3. Develop a roadmap
Once you’ve locked down your focus areas, the next step is to map out your budget, execution plan, goals, and success metrics. This enables you to stay organized as you manage day-to-day support services alongside larger projects. It’s especially crucial to track and measure success, which can be quantified by changes in uptime, revenue, productivity (in terms of dollar value), or employee sentiment.
4. Use the right tools
To be successful and sustainable, proactive IT support requires the right tools to streamline processes and maximize efficiency. Examples range from remote monitoring and management software to easy-to-use computer imaging tools like SmartDeploy.
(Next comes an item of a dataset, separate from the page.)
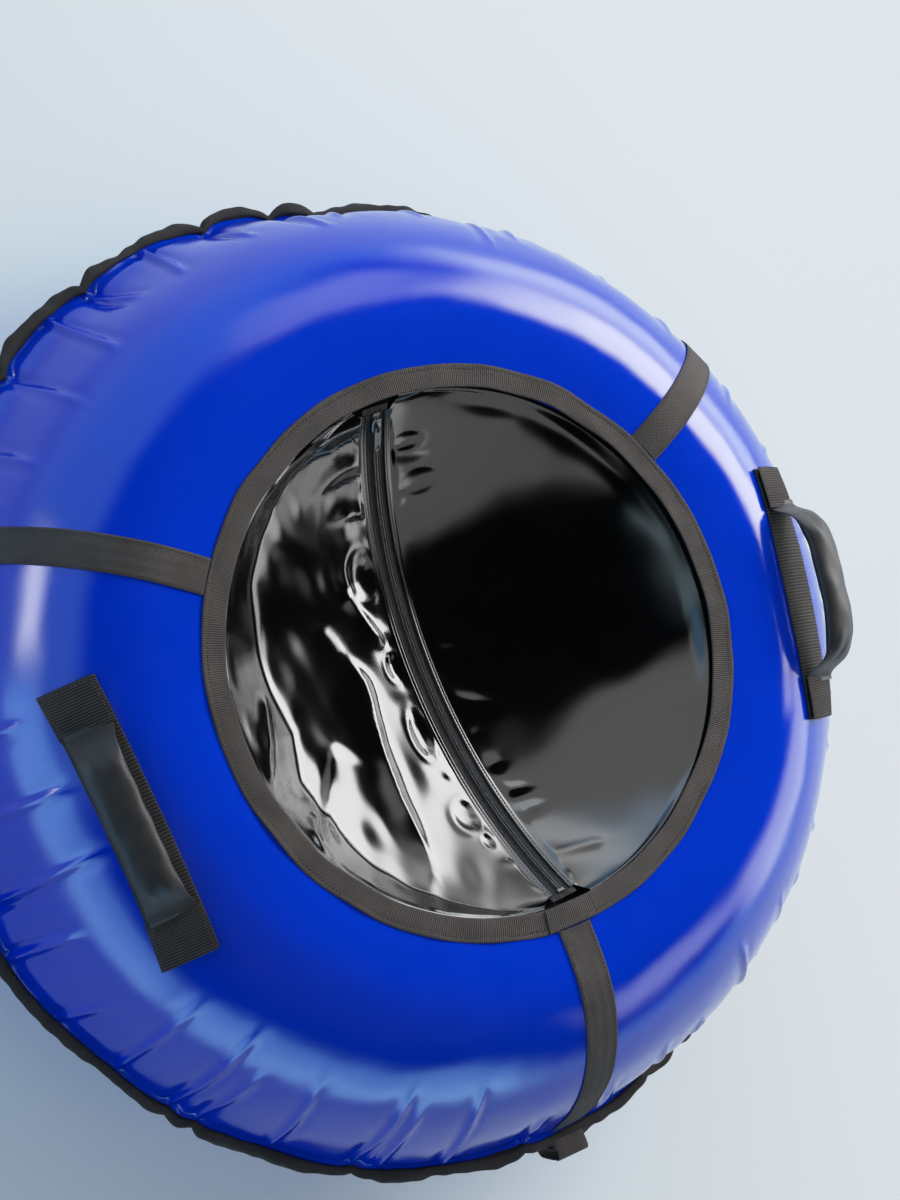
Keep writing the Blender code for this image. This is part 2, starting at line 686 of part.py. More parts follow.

With more organizations switching to remote or hybrid work, being able to centrally manage endpoints and provide proactive support to users from anywhere is essential.
5. Set up clear processes and documentation
Establish clear, intuitive processes and workflows that enable the team to operate in a logical and consistent manner. For repetitive tasks or those that are prone to human error, “script that s**t” is the advice from one Reddit user. Self-help documentation around common user issues also reduces the dependency on IT, freeing up the team to work on more critical projects.
Communication plays a vital role in building relationships, getting buy-in for new initiatives, and conveying the value of IT to the organization. Rather than communicating only when something goes wrong, communicate IT’s wins. Proactive IT management includes communication strategies to foster collaboration, strengthen engagement, and change the way your company views IT.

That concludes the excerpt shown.